Probably oversimplifying, I see two possible attitudes on our end to account for an acceptance of our new contract: 1. We don’t need things like academic freedom, educational authority, or over 46 seconds of office hours per student weekly to provide our service (and it’s therefore okay that the new contract may deny those things), or 2. We do not provide a necessary service–we provide a business–and it is acceptable if the owners and managers of that business choose to adopt a business structure that promotes mediocrity on the part of employees and students, because of shoddy production values.

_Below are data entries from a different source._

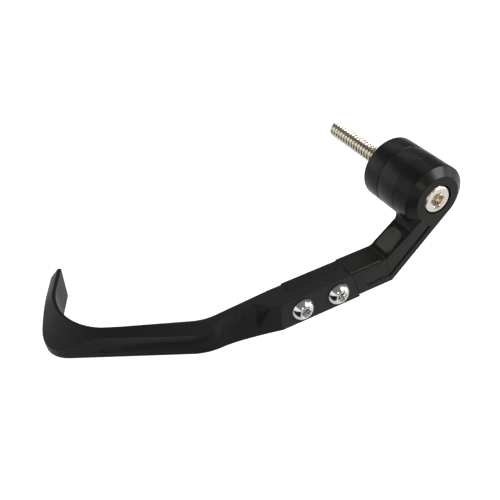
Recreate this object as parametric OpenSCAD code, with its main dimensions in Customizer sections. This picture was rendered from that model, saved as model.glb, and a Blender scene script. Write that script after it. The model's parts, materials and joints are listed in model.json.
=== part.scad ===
// Lever guard for the end of a handlebar.
// +X runs along the bolt into the bar, +Y forward to the hook, +Z up.
// The origin is on the bolt's axis, where the inner spacer seats on the bar end.

/* [Spacers] */
// Outer diameter of the spacers and of the arm's ring
boss_d = 30; // [26:0.5:34]
// Length of the spacer that seats on the bar end
inner_spacer_l = 10.5; // [6:0.5:16]
// Length of the spacer next to the arm
outer_spacer_l = 11.2; // [6:0.5:16]
// Width of the broken edge at each end of a spacer
spacer_edge = 0.5; // [0.2:0.1:0.8]

/* [Bar end bolt] */
// Diameter of the bolt's thread
bolt_d = 8; // [6:0.5:10]
// Length of thread that stands out of the inner spacer
stud_l = 47; // [30:1:60]
// Diameter of the bolt's head
bolt_head_d = 13; // [12:0.5:14]
// Height of the bolt's head
bolt_head_h = 8; // [6:0.5:8.5]
// Width across the flats of the hexagon socket
bolt_hex_af = 6; // [4:0.5:7]
// Depth of the hexagon socket
bolt_hex_depth = 4.5; // [3:0.5:5]
// Space all round the bolt in its bores
bolt_gap = 0.25; // [0.1:0.05:0.5]
// Space all round the bolt's head in its counterbore
head_gap = 0.5; // [0.2:0.1:0.8]

/* [Mounting arm] */
// Thickness of the arm along the bolt
arm_t = 12.3; // [11:0.1:15]
// Depth of the ring's front bevel along the bolt
bevel_depth = 3; // [1:0.5:4]
// Width of the ring's front bevel across the ring
bevel_w = 4; // [2:0.5:5]
// Angle of the leg below the forward direction
leg_angle = 42; // [36:1:48]
// Width of the leg beside the ring
leg_w = 13.4; // [12:0.2:15]
// Angle by which the leg widens towards the bar
leg_flare = 5.7; // [2:0.1:8]
// Height of the arm's bar
bar_h = 14; // [12:0.5:16]
// Drop from the bolt's axis to the top of the bar
bar_drop = 21.2; // [18:0.2:26]
// Radius in the corner between the ring and the leg
neck_r = 4; // [2:0.5:6]
// Radius in the corner between the leg and the bar
elbow_in_r = 5; // [2:0.5:8]
// Radius round the outside of the elbow
elbow_out_r = 4; // [1:0.5:6]
// Width of the raised rim along the arm's outer edge
rim_w = 3; // [2:0.5:4]
// Depth of the dished face inside the rim
dish_depth = 1; // [0.4:0.1:1.6]
// Distance along the leg from the bolt to the dish
dish_start_l = 11; // [10:0.5:14]
// Distance from the dish's end to the seam
dish_end_l = 4; // [3:0.5:8]
// Length of the scoop in the leg's forward side
scoop_l = 12; // [8:0.5:14]
// Width of the scoop along the bolt
scoop_w = 6.5; // [4:0.5:8]
// Depth of the scoop at the arm's back
scoop_depth = 1.5; // [0.5:0.1:2]

/* [Joint] */
// Forward place of the seam at the top of the bar
seam_y = 45.2; // [44:0.2:46]
// Angle of the seam from upright
seam_angle = 19; // [5:1:22]
// Thickness of the blade over the tongue
lap_t = 6.6; // [5:0.1:8]
// Height of the blade's front face above the arm's front face
blade_proud = 0.6; // [0:0.1:1.2]
// Distance from the arm's back to the tongue's back
tongue_set = 0.6; // [0.2:0.1:1.2]
// Length of the tongue past the front screw
tongue_end_l = 3.5; // [3.5:0.5:6]
// Gap between the blade and the arm at their seams
seam_gap = 0.15; // [0.05:0.05:0.3]

/* [Blade screws] */
// Diameter of the screws' thread
screw_d = 6; // [4:0.5:6]
// Length of the screws under the head
screw_l = 12; // [10:1:12]
// Diameter of the screws' button head
screw_head_d = 10.5; // [9:0.5:11]
// Height of the screws' button head
screw_head_h = 3.3; // [2.5:0.1:4]
// Width across the flats of the screws' sockets
screw_hex_af = 4; // [3:0.5:4]
// Depth of the screws' sockets
screw_hex_depth = 2.2; // [1.5:0.1:2.4]
// Distance from the seam to the nearer screw
screw_seam_l = 6.6; // [6.6:0.2:8]
// Distance between the two screws
screw_pitch = 18; // [16:0.5:19]
// Space all round each screw in the blade's holes
screw_gap = 0.25; // [0.1:0.05:0.4]

/* [Guard blade] */
// Height of the blade
blade_h = 14.6; // [13:0.2:17]
// Distance from the arm's back to the blade's back
blade_set = 1.3; // [0.8:0.1:2]
// Length of the blade's full thickness past the tongue
shoulder_l = 6.7; // [4:0.1:9]
// Length from the taper's start to the first bend's corner
taper_l = 30.9; // [28:0.5:36]
// Distance by which the blade's back leans outboard along the taper
taper_lean = 1.7; // [0.5:0.1:3]
// Angle of the blade between its bends, inboard of forward
bend_angle = 26.5; // [15:0.5:35]
// Inboard radius of the first bend
bend_r = 20; // [12:1:30]
// Length from the first bend's corner to the hook's corner
reach_l = 66.5; // [60:0.5:75]
// Angle by which the hook turns inboard
hook_angle = 87; // [70:1:95]
// Inboard radius of the hook's bend
hook_r = 29.3; // [24:0.5:30]
// Outboard radius of the hook's bend
hook_out_r = 14; // [10:0.5:18]
// Length from the hook's corner to its tip
hook_l = 42; // [36:0.5:46]
// Thickness of the blade at the first bend
neck_t = 5.2; // [4:0.1:6.5]
// Thickness of the blade before the hook
reach_t = 3.4; // [3:0.1:5]
// Thickness of the hook
hook_t = 5.8; // [4:0.1:6.5]
// Length by which the tip's lower corner is set back
tip_lean = 3; // [0:0.5:5]

/* [Blade channel] */
// Distance from the taper's start to the point of the channel's end
vee_start_l = 4.4; // [2:0.2:6]
// Length over which the channel's end opens
vee_l = 5.4; // [3:0.2:8]
// Width of the flat top edge where the channel has opened
edge_neck_w = 4; // [3:0.1:5]
// Width of the flat top edge at the middle of the blade
edge_mid_w = 1.5; // [1:0.1:2]
// Width of the flat top edge where it is narrowest
edge_min_w = 0.5; // [0.3:0.1:1]
// Width of the flat top edge on the hook
edge_hook_w = 1.7; // [1:0.1:2.5]
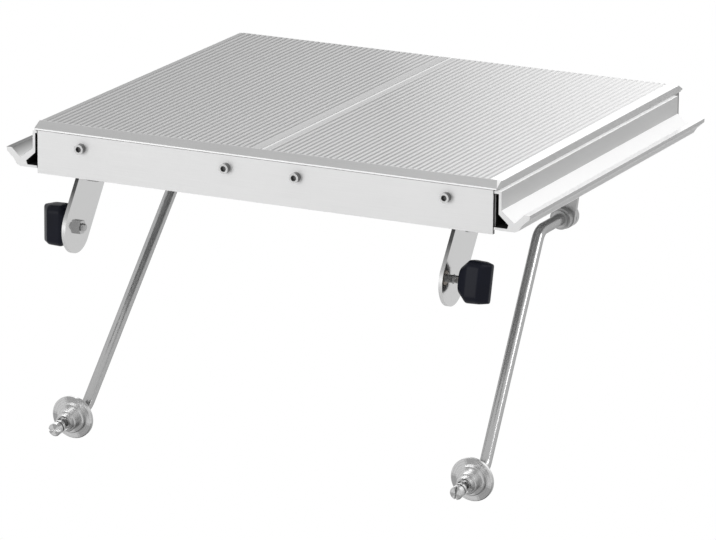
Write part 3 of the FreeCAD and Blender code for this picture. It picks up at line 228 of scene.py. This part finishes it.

Might part of the difficulty lie in the fact that the quality of the finished product is difficult to measure? That’s it’s difficult to tell whether the finished product “works” or not? Clearly, if a business were to turn out products that didn’t work when you plugged them in, that business would go bankrupt quickly. The question is: Are our finished products capable of doing that which we tell the citizens of Ontario (and future employers worldwide) that our graduates can can do? If so, perhaps the business model is working, from a capitalistic point-of-view; if not, then perhaps we’d have a solid argument for changing the production model, to increase the quality of production (by spending more time per individual student, amongst other approaches).
But if we can’t tell whether our students are graduating with “enough” knowledge and skills, is that because that such things are unmeasured or unmeasurable, or because we havn’t done the hard work of coming to agreement about what level of capabaility we truly demand from our graduates and, in turn, our colleges and ourselves?